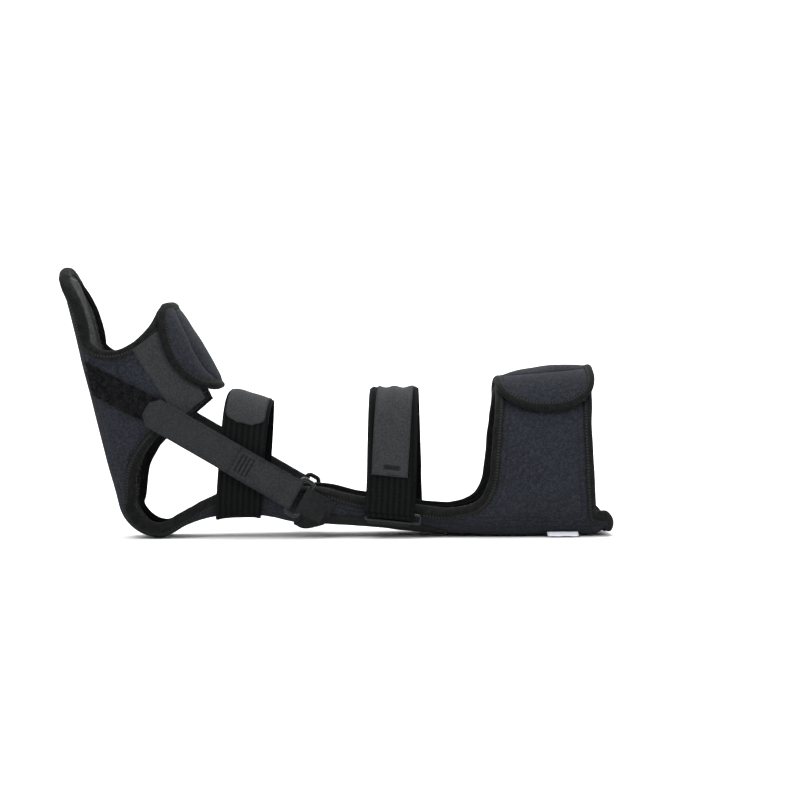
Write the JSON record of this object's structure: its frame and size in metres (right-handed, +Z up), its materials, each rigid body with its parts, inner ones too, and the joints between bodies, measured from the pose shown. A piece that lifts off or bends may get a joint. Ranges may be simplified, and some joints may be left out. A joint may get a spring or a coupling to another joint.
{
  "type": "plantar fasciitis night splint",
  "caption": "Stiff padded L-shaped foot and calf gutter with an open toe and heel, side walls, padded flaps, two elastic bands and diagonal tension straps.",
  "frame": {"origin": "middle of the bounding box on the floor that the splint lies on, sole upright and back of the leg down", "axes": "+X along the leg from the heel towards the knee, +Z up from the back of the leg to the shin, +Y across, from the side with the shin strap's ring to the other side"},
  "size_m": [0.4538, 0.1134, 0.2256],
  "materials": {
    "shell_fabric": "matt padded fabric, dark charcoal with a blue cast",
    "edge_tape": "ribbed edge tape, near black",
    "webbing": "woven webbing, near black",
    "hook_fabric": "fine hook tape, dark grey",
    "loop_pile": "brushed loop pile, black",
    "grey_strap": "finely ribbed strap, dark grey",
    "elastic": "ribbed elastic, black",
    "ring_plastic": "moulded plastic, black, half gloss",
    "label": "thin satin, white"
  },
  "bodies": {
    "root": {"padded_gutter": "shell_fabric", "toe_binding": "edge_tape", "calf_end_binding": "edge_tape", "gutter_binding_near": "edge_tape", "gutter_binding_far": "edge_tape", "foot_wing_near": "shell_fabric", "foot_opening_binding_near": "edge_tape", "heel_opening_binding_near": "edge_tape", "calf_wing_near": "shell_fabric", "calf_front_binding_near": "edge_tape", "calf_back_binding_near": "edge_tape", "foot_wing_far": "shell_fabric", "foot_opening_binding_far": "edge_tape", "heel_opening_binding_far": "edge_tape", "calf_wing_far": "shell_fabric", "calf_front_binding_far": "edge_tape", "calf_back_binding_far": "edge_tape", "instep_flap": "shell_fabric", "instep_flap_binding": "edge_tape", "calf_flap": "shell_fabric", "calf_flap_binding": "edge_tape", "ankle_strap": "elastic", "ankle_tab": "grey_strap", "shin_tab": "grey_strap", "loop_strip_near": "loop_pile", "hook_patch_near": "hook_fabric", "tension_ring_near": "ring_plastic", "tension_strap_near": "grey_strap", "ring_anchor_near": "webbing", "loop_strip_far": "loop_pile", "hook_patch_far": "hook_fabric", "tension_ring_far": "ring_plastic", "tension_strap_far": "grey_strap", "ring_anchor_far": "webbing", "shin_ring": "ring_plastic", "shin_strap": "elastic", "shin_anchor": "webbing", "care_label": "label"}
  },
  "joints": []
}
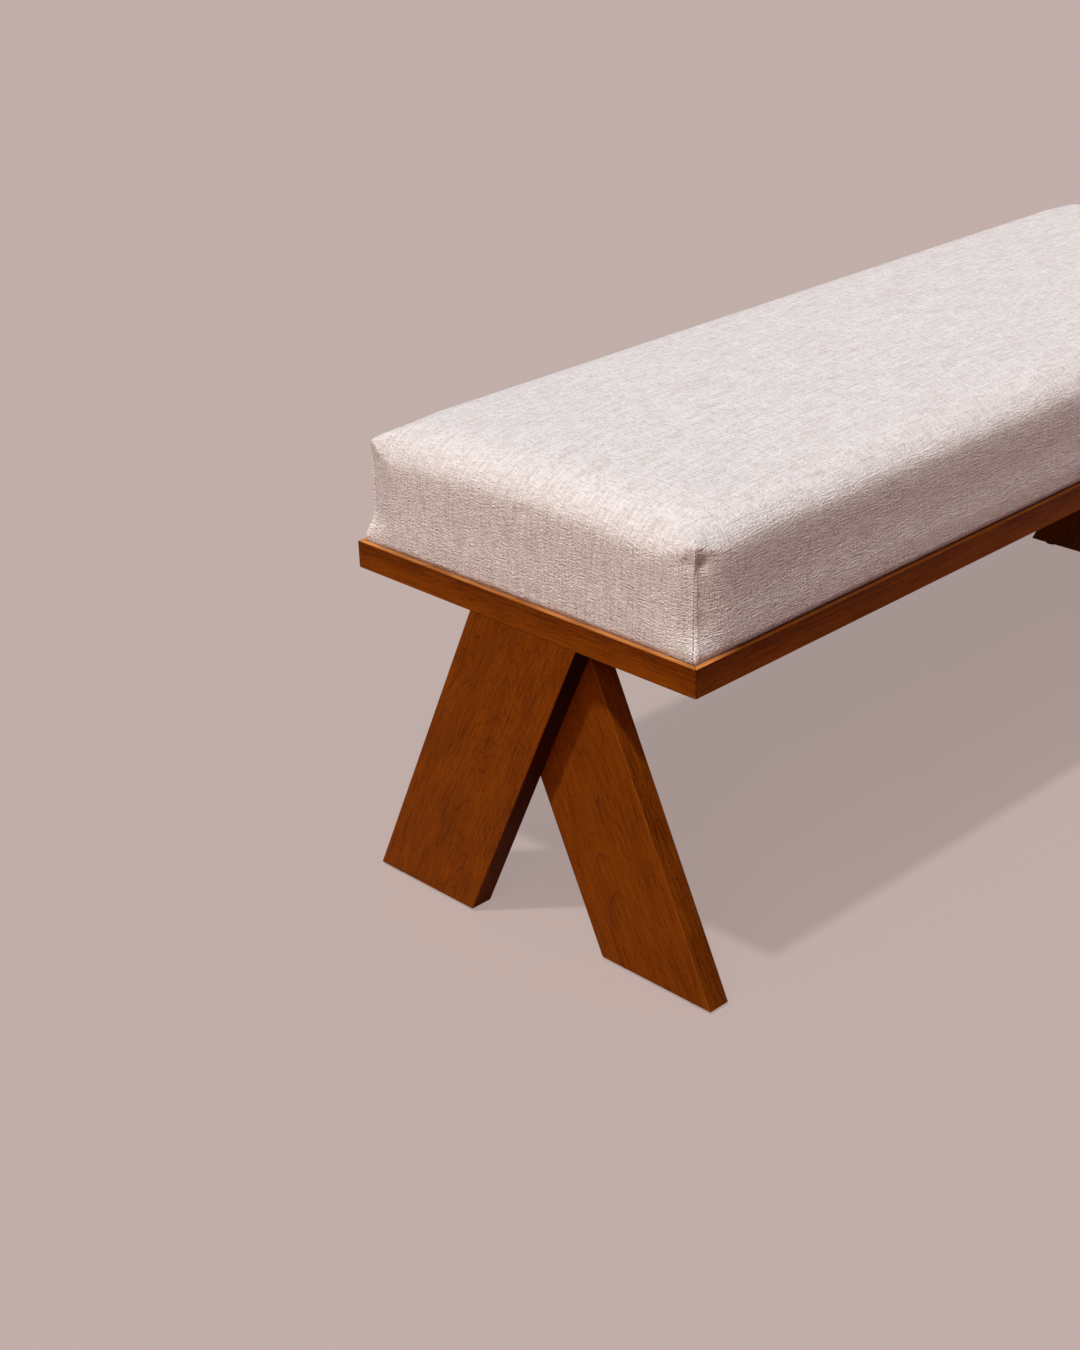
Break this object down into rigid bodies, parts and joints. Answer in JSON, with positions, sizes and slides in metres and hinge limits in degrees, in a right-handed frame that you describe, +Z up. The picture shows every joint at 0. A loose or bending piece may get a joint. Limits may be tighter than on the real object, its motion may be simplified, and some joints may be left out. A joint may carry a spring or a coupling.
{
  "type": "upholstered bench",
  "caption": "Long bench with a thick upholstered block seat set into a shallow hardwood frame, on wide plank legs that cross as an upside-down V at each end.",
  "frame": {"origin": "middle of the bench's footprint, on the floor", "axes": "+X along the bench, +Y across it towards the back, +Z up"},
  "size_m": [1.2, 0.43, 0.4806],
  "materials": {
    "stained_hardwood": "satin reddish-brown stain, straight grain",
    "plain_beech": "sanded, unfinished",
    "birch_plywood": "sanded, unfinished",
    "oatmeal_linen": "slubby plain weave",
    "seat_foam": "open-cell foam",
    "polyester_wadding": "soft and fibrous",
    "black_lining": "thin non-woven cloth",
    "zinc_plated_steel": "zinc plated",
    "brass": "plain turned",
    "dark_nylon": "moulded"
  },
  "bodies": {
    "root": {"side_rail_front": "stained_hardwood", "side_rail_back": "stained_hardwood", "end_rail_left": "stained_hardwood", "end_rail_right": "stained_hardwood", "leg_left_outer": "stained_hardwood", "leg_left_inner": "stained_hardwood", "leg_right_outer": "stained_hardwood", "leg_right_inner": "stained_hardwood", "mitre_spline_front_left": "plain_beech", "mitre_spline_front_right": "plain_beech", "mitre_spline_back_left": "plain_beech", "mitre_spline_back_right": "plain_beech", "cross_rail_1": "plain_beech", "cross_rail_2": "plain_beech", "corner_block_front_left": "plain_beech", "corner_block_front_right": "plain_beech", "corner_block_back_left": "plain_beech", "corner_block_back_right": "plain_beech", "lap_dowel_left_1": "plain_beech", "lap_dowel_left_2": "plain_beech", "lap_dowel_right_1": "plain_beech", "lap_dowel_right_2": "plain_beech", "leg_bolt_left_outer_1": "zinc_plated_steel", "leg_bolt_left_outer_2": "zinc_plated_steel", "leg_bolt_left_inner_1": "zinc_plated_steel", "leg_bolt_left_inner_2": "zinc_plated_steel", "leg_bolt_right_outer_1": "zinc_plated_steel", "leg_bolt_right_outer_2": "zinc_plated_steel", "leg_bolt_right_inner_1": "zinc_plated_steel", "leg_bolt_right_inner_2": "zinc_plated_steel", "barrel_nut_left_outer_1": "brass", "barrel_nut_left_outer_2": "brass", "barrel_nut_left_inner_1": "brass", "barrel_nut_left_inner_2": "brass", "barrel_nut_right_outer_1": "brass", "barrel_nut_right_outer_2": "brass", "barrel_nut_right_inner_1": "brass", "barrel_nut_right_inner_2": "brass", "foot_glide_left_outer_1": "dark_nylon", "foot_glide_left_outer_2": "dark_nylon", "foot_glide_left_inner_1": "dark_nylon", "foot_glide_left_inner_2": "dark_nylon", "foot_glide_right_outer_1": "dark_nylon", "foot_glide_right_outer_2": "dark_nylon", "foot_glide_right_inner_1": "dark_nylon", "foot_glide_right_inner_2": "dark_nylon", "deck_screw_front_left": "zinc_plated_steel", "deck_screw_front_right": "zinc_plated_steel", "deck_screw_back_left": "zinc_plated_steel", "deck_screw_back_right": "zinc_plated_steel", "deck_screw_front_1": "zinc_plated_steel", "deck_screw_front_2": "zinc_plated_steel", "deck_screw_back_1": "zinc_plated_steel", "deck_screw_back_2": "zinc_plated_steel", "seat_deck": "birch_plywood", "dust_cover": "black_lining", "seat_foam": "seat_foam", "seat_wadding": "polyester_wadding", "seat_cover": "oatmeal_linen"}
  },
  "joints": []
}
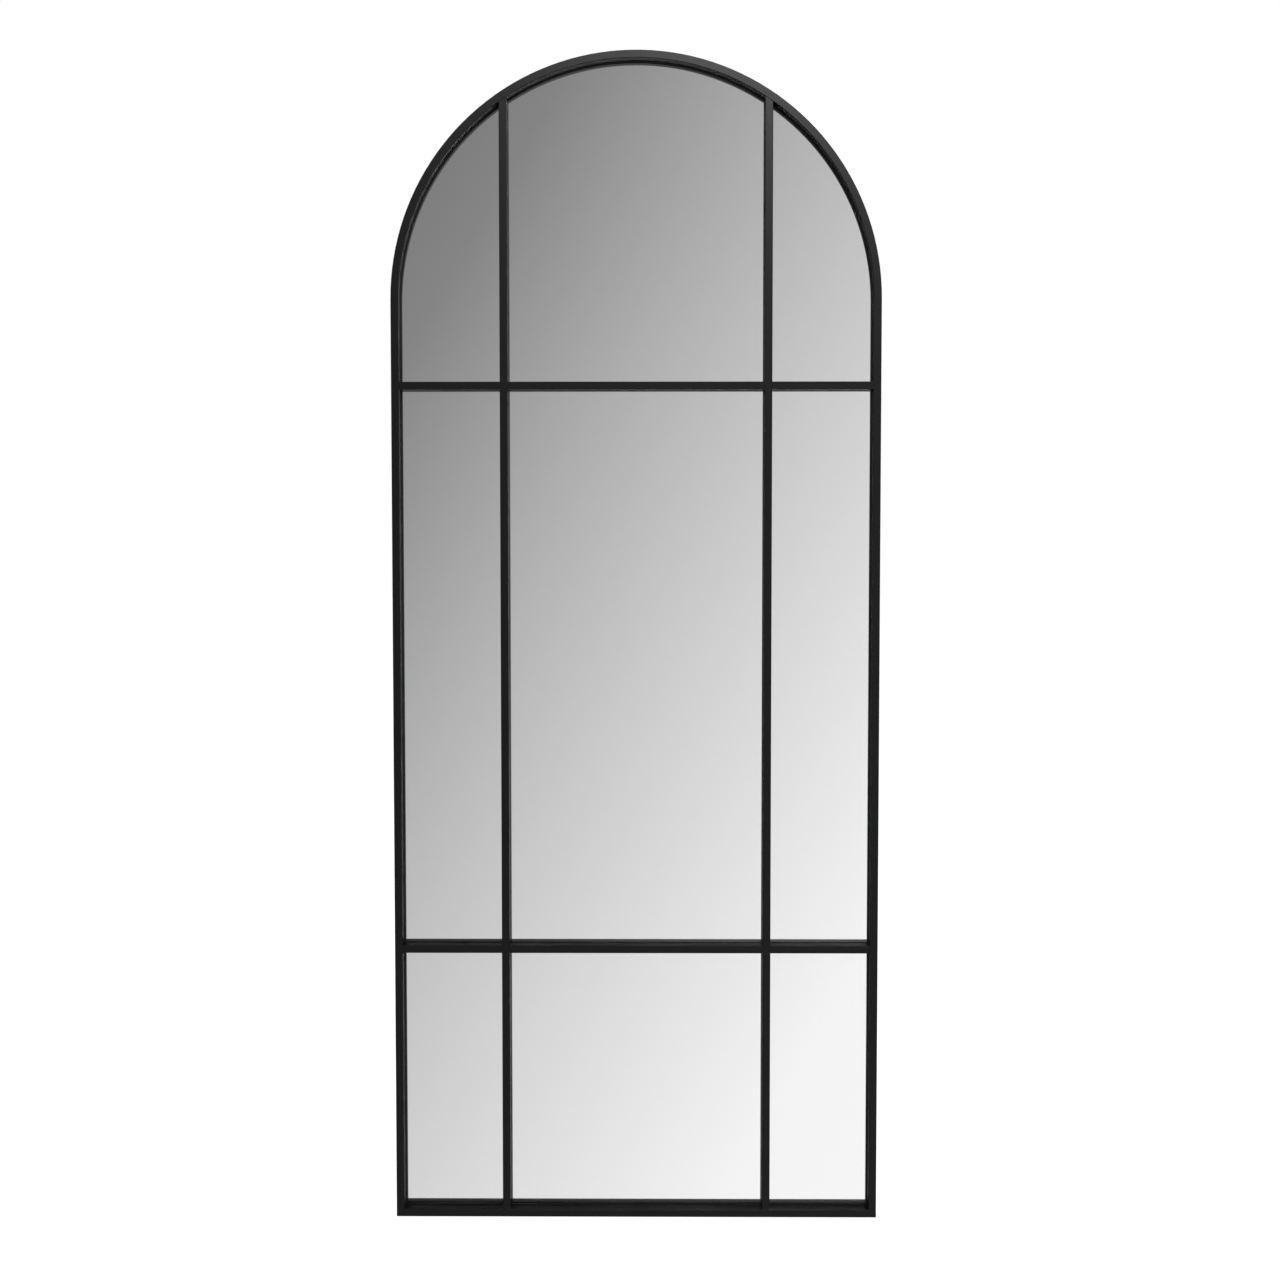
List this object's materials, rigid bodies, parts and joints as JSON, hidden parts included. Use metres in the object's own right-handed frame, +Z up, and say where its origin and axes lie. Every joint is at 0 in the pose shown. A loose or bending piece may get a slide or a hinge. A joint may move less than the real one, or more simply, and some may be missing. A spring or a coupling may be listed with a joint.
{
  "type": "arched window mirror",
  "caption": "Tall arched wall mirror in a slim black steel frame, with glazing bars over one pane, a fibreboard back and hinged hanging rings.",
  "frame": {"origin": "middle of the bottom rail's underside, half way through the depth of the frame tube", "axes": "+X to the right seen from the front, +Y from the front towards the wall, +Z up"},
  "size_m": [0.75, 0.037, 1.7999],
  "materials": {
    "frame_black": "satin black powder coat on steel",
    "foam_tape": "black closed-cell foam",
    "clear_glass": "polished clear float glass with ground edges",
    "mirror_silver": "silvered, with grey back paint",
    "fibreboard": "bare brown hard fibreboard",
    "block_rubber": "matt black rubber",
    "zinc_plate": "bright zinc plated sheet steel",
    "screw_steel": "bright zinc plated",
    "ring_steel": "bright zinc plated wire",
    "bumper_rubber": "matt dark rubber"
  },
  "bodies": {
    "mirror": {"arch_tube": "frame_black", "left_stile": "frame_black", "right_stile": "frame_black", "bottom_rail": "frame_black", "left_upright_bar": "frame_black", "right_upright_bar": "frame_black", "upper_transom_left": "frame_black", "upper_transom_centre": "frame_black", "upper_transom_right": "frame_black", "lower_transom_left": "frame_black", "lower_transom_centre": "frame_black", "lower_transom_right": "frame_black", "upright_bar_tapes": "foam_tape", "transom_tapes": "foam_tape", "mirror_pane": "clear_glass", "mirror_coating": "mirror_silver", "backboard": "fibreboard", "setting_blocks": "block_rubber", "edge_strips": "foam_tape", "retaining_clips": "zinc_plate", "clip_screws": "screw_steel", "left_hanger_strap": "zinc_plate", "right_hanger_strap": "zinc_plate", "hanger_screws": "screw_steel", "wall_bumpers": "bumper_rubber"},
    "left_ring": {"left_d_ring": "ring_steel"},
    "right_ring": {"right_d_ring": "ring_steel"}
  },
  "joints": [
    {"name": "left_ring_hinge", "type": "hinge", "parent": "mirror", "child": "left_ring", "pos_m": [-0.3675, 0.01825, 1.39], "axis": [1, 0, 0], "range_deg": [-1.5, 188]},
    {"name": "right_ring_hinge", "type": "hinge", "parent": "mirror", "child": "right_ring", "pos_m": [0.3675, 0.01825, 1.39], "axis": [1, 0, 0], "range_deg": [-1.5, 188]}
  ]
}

■ ■ ■ ■ ■ ■ ■

# Your task:
Track down every line of the material containing the string "into", and copy it.

# Expected answer:
Break this object down into rigid bodies, parts and joints. Answer in JSON, with positions, sizes and slides in metres and hinge limits in degrees, in a right-handed frame that you describe, +Z up. The picture shows every joint at 0. A loose or bending piece may get a joint. Limits may be tighter than on the real object, its motion may be simplified, and some joints may be left out. A joint may carry a spring or a coupling.
  "caption": "Long bench with a thick upholstered block seat set into a shallow hardwood frame, on wide plank legs that cross as an upside-down V at each end.",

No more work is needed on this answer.